Hope my reply is convincing. No offense intended to anybody and I appreciate your valuable comments.
My Work Experience
In 1990 I started to do some serious coding in C. In 1991 while working for Coromandel in New York City, I got the chance to implement B+ Tree from scratch when I was asked to build a library in C to access Dbase-III data, index and memo files. The Dbase-III module was used in the product called “DbControls for Dbase” which was a plugin or addon or more exactly “VBX Controls” to Microsoft Visual Basic 1.0. The product was promoted by Microsoft along with its Visual Basic and Coromandel successfully sold several copies of the shrink wrapped product in USA, UK, Scandinavia, Australia and Japan.
In 1993 I completely moved to C++ and MFC and developed several key components of “Visual Database Builder”, another successful product from Coromandel. One of the main components, the Query By Example (QBE) module was bought by Borland International and got incorporated it in their product “Delphi” which became quite popular and was used worldwide.
While working for Base One International, New York, developed the “C++ Number Class” library which has been sold worldwide as a separate product and its customer list includes NASA, US Navy and HP Research Labs. I got my first patent for the work done in Number Class and the product can be downloaded along with the source code atContentGalaxy.com.

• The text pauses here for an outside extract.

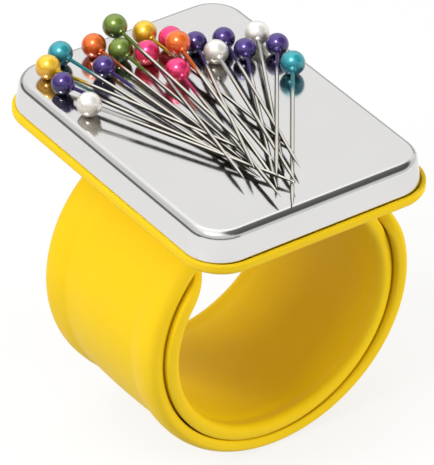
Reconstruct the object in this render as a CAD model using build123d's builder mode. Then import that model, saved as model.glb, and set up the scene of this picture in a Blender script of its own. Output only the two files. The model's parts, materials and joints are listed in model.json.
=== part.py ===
from build123d import *
import math
import os

os.makedirs("parts", exist_ok=True)

# Magnetic wrist pin cushion: a steel lid over magnets in a silicone tray, on a slap band.
# Millimetres. The origin is the centre of the wrist, Y runs along the wrist, +Z points out
# through the lid, and the closed coil lies round the Y axis.

# ---- Driving dimensions -------------------------------------------------------------------
COIL_RADIUS = 24.0          # outside of the closed coil
BAND_THICKNESS = 2.3        # one layer of silicone with its spring strip inside
LAYER_GAP = 0.3             # air between the two overlapping wings
BAND_WIDTH = 28.5
WING_START = 20.0           # degrees from the top where each wing leaves the centre
OUTER_WING_END = 304.0      # degrees from the top, round past the bottom
INNER_WING_END = 318.0
LINKS_PER_WING = 8
LINK_GAP = 0.25             # degrees left open between two links of a wing
EDGE_ROUND = 0.8
TIP_ROUND = 7.0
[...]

From 2005-2011 I was working as a software consultant to apigee. The main modules I designed and developed were XML Parser, XPath Compiler & Evaluator and XML Schema Validator. All the modules were written in C. But for XML Schema module, I used Java for parsing and compilation of a .xsl file and generated the compiled metadata which was stored in another file .cxsl (compiled xsl). The schema validation module, basically the runtime or the application of compiled information onto a required XML file was done in C. All these modules are currently in production and are being used by the customers of apigee spread across the world.